After about ten minutes, all three geysers subsided for good, the pond around them almost completely empty. John and I had originally intended to walk much further into the geyser field, but we agreed that Grand’s display would be hard to top, plus we had a long drive ahead of us to our hotel in Cody. We wandered past Castle Geyser and a few others, stopped in the Old Faithful Inn to admire the lodge architecture and use the facilities, then got in the car and headed for Yellowstone’s East Entrance. Dark was coming on hard, and we hadn’t eaten dinner.
What we didn’t know was that the final seven miles of road heading eastward out of Yellowstone was under construction.
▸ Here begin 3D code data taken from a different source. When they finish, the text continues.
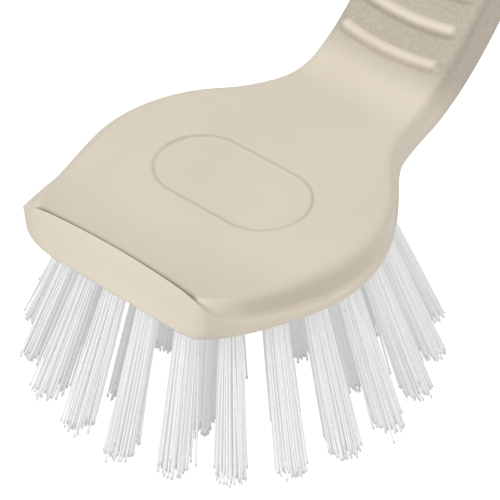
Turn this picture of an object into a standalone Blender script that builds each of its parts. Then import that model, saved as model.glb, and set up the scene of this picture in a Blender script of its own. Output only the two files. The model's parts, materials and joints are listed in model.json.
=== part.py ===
"""Dish brush: one moulded body with a scraper, and tufts of bristle, held in their holes by flat wire anchors.

The body is worked out on a straight, flat plan: s runs from the head's centre towards the handle's end, y is
to the left, and n is the height over the deck. A spine curve then bends the neck and the handle upwards.
Lengths are in metres, and +Z is up. The brush stands on its bristle tips at z = 0.
"""

import math

import bmesh
import bpy
import numpy as np
from mathutils import Vector

# Head
deck_radius = 0.0299
flange_width = 0.0015
rim_offset = 0.0023
head_depth = 0.0070
deck_edge_round = 0.0022
rim_height = 0.0014
rim_width = 0.0022
wall_run = 0.00025
fence_foot = 0.0005
fence_land = 0.00022

# Scraper blade along the front
scraper_setback = 0.0011
scraper_bow = 0.0014
scraper_rise = 0.0032
scraper_drop = 0.0005
scraper_width_share = 0.68153
scraper_face_width_share = 0.49363
scraper_foot_lead = 0.0001
scraper_foot_width_share = 0.50318
scraper_foot_round = 0.0012
blade_edge_drop = 0.00015
crease_gap = 0.00105
crease_width_share = 0.62207
crease_depth = 0.00085
crease_edge_round = 0.00025
ramp_start = 0.0140
ramp_rise = 0.0026

# Bare oval recess on the deck
oval_half_straight = 0.0073
oval_radius = 0.0093
oval_depth = 0.0004
oval_draft = 0.0003

# Neck and handle
neck_lead = 0.0011
neck_bend = 0.0270
neck_angle = math.radians(46)
neck_pull = 0.0025
rise_length = 0.0060
shoulder_bend = 0.0560
grip_angle = math.radians(13)
tail_bend = 0.0900
tail_length = 0.0330
handle_reach = 0.2320
neck_depth = 0.0084
tail_depth = 0.0074
neck_half_width = 0.0134
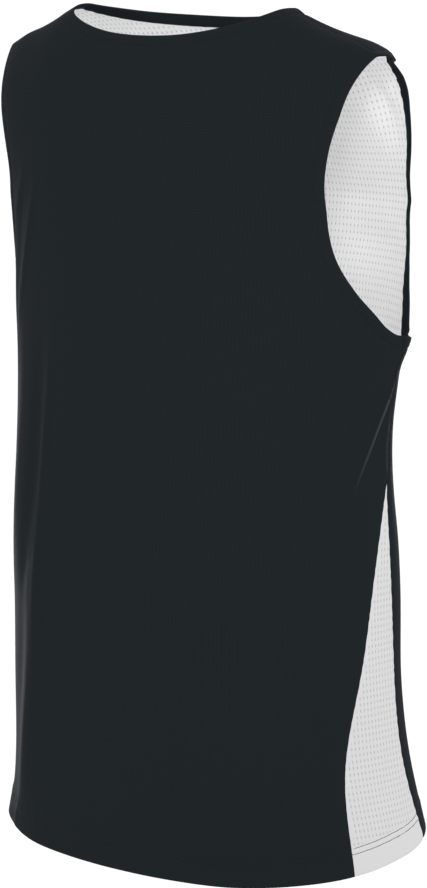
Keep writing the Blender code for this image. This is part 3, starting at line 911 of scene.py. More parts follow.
cloth_layers = {}
for name, shift in (("outside", 0.0), ("lining", LINING_HEM_SHIFT)):
    rows, kept = join_halves(shift)
    same = shared_side(rows)
    kept = {key: same[faces] for key, faces in kept.items()}
    normals = point_normals(rows[:, POINT], np.concatenate(list(kept.values())))
    cloth_layers[name] = rows, normals, kept
    heights = rows[:, HEIGHT]
    print(f"{name}: {len(rows)} points, from {heights.min():.4f} to {heights.max():.4f} m high")

# %% [markdown]
# ## Cloth that looks like cloth
#
# Two cloths are needed, a black knit and a white mesh. An image of a fabric would blur close by
# and show where it repeats, so both are drawn by nodes from the cloth's own map in metres. The
# repeat then has its true size on every piece, distances written on the points tell the nodes
# where a seam or the hem is near, and a value written on the points tells them where a painted
# highlight runs along a sharp crease.

# %% Node helpers
def new_material(name, colour, roughness):
    """A plain material; it, its nodes and its shader."""
    material = bpy.data.materials.new(name)
    material.use_nodes = True
    shader = material.node_tree.nodes["Principled BSDF"]
    shader.inputs["Base Color"].default_value = (*colour, 1.0)
    shader.inputs["Roughness"].default_value = roughness
    return material, material.node_tree, shader


def calculate(tree, operation, *values):
    """A math node on numbers or sockets; its result."""
    node = tree.nodes.new("ShaderNodeMath")
    node.operation = operation
    for slot, value in enumerate(values):
        if isinstance(value, (int, float)):
            node.inputs[slot].default_value = value
        else:
            tree.links.new(value, node.inputs[slot])
    return node.outputs[0]


def opposite(tree, share):
    """1 less a share."""
    return calculate(tree, "SUBTRACT", 1.0, share)


# %% Maps, colours and relief
def cloth_position(tree):
    """Metres across and up the cloth."""
    chart = tree.nodes.new("ShaderNodeUVMap")
    chart.uv_map = "cloth"
    parts = tree.nodes.new("ShaderNodeSeparateXYZ")
    tree.links.new(chart.outputs["UV"], parts.inputs[0])
    return parts.outputs["X"], parts.outputs["Y"]


def written_on(tree, name):
    """A distance written on the points of the mesh."""
    node = tree.nodes.new("ShaderNodeAttribute")
    node.attribute_name = name
    return node.outputs["Fac"]


def blend_colours(tree, share, first, second):
    """Between two colours, or sockets with a colour."""
    node = tree.nodes.new("ShaderNodeMix")
    node.data_type = "RGBA"
    tree.links.new(share, node.inputs["Factor"])
    for slot, colour in (("A", first), ("B", second)):
        if isinstance(colour, tuple):
            node.inputs[slot].default_value = (*colour, 1.0)
        else:
            tree.links.new(colour, node.inputs[slot])
    return node.outputs["Result"]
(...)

This meant that in pretty much full darkness, we had to make our way down a narrow, winding mountain pass with a steep dropoff on one side and no guardrails in place. There was a maroon van in front of us most of the way and its driver elected to go down on the wrong side of the road, clinging to the side of the mountain like a limpet. John was less concerned, but then again, he wasn’t sitting in the passenger side, where I was wringing my hands with dismay every time we took a curve and an empty void loomed out my window.
Finally we made it out of the park and at 11 PM, pulled into the Cody Cowboy Village in Cody, Wyoming. We’d munched on sandwiches during our drive so our hunger had been sated, and the Cowboy Village’s famously luxurious king bed awaited. We got the car unpacked and John went right off to sleep, but I was so wired up from our drive that in spite of the down pillows, 300-thread count sheets and cozy bed, I had a rotten night’s sleep.